(Records that describe objects)
--

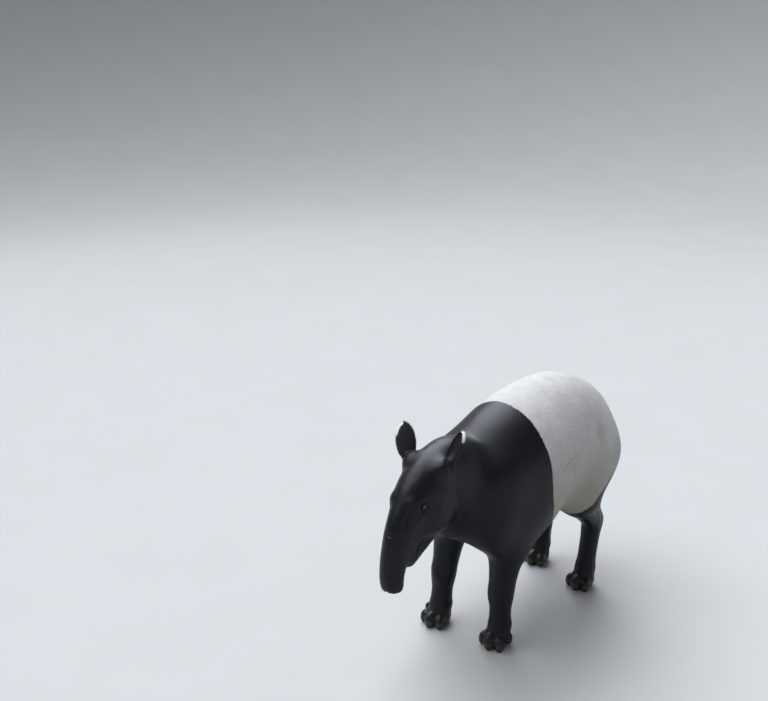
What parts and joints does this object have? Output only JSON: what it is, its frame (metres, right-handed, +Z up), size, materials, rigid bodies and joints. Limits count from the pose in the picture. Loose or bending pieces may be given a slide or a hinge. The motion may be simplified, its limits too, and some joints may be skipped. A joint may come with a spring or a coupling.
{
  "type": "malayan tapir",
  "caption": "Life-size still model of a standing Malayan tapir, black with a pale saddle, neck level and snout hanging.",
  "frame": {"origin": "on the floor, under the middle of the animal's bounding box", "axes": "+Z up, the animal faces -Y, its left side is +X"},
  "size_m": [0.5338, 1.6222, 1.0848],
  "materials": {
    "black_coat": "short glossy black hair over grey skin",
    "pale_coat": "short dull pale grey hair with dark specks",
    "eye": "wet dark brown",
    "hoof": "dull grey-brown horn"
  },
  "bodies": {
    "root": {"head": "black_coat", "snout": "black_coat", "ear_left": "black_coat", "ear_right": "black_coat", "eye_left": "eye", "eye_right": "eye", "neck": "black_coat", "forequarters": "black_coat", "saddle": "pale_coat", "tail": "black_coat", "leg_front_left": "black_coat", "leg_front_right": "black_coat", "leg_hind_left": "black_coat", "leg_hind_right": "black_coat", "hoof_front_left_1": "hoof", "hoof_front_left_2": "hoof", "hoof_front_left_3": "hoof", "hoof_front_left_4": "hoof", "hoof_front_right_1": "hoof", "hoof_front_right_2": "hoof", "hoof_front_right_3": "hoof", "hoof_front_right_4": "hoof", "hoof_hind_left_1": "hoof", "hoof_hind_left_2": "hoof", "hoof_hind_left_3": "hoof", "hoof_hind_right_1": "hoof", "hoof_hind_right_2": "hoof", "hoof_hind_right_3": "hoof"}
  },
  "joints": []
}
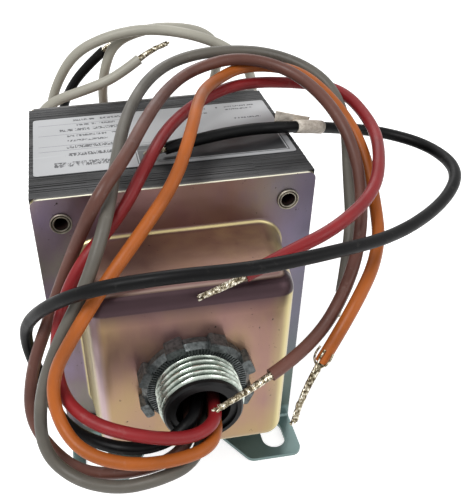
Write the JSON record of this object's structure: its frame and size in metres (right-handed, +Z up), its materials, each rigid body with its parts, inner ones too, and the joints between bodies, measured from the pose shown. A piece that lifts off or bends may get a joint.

--

- [WHAT IS REQUIRED]:
Each entry must be reproduced verbatim.

- [WRITTEN RESPONSE]:
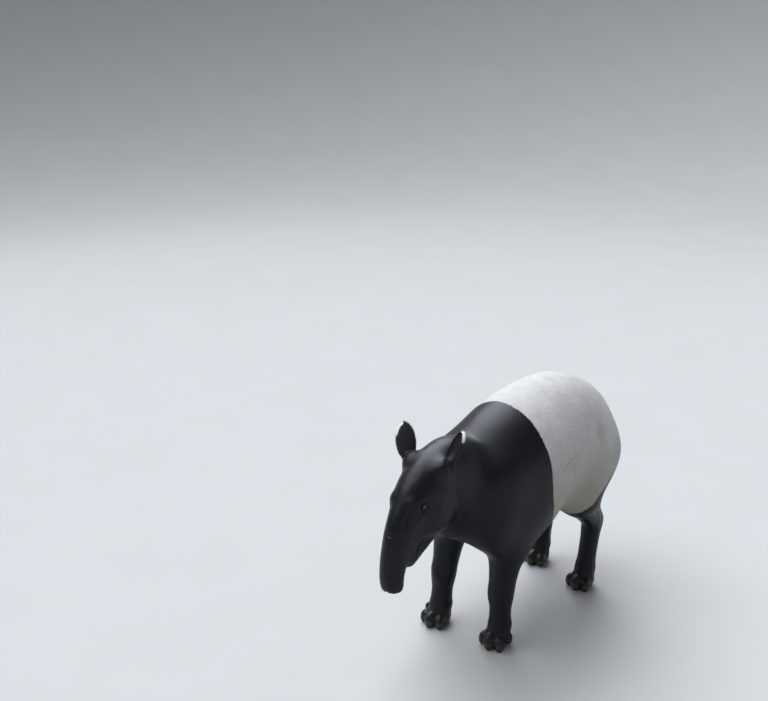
What parts and joints does this object have? Output only JSON: what it is, its frame (metres, right-handed, +Z up), size, materials, rigid bodies and joints. Limits count from the pose in the picture. Loose or bending pieces may be given a slide or a hinge. The motion may be simplified, its limits too, and some joints may be skipped. A joint may come with a spring or a coupling.
{
  "type": "malayan tapir",
  "caption": "Life-size still model of a standing Malayan tapir, black with a pale saddle, neck level and snout hanging.",
  "frame": {"origin": "on the floor, under the middle of the animal's bounding box", "axes": "+Z up, the animal faces -Y, its left side is +X"},
  "size_m": [0.5338, 1.6222, 1.0848],
  "materials": {
    "black_coat": "short glossy black hair over grey skin",
    "pale_coat": "short dull pale grey hair with dark specks",
    "eye": "wet dark brown",
    "hoof": "dull grey-brown horn"
  },
  "bodies": {
    "root": {"head": "black_coat", "snout": "black_coat", "ear_left": "black_coat", "ear_right": "black_coat", "eye_left": "eye", "eye_right": "eye", "neck": "black_coat", "forequarters": "black_coat", "saddle": "pale_coat", "tail": "black_coat", "leg_front_left": "black_coat", "leg_front_right": "black_coat", "leg_hind_left": "black_coat", "leg_hind_right": "black_coat", "hoof_front_left_1": "hoof", "hoof_front_left_2": "hoof", "hoof_front_left_3": "hoof", "hoof_front_left_4": "hoof", "hoof_front_right_1": "hoof", "hoof_front_right_2": "hoof", "hoof_front_right_3": "hoof", "hoof_front_right_4": "hoof", "hoof_hind_left_1": "hoof", "hoof_hind_left_2": "hoof", "hoof_hind_left_3": "hoof", "hoof_hind_right_1": "hoof", "hoof_hind_right_2": "hoof", "hoof_hind_right_3": "hoof"}
  },
  "joints": []
}
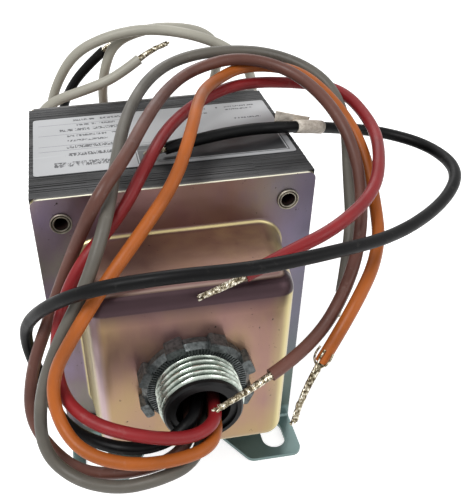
Write the JSON record of this object's structure: its frame and size in metres (right-handed, +Z up), its materials, each rigid body with its parts, inner ones too, and the joints between bodies, measured from the pose shown. A piece that lifts off or bends may get a joint.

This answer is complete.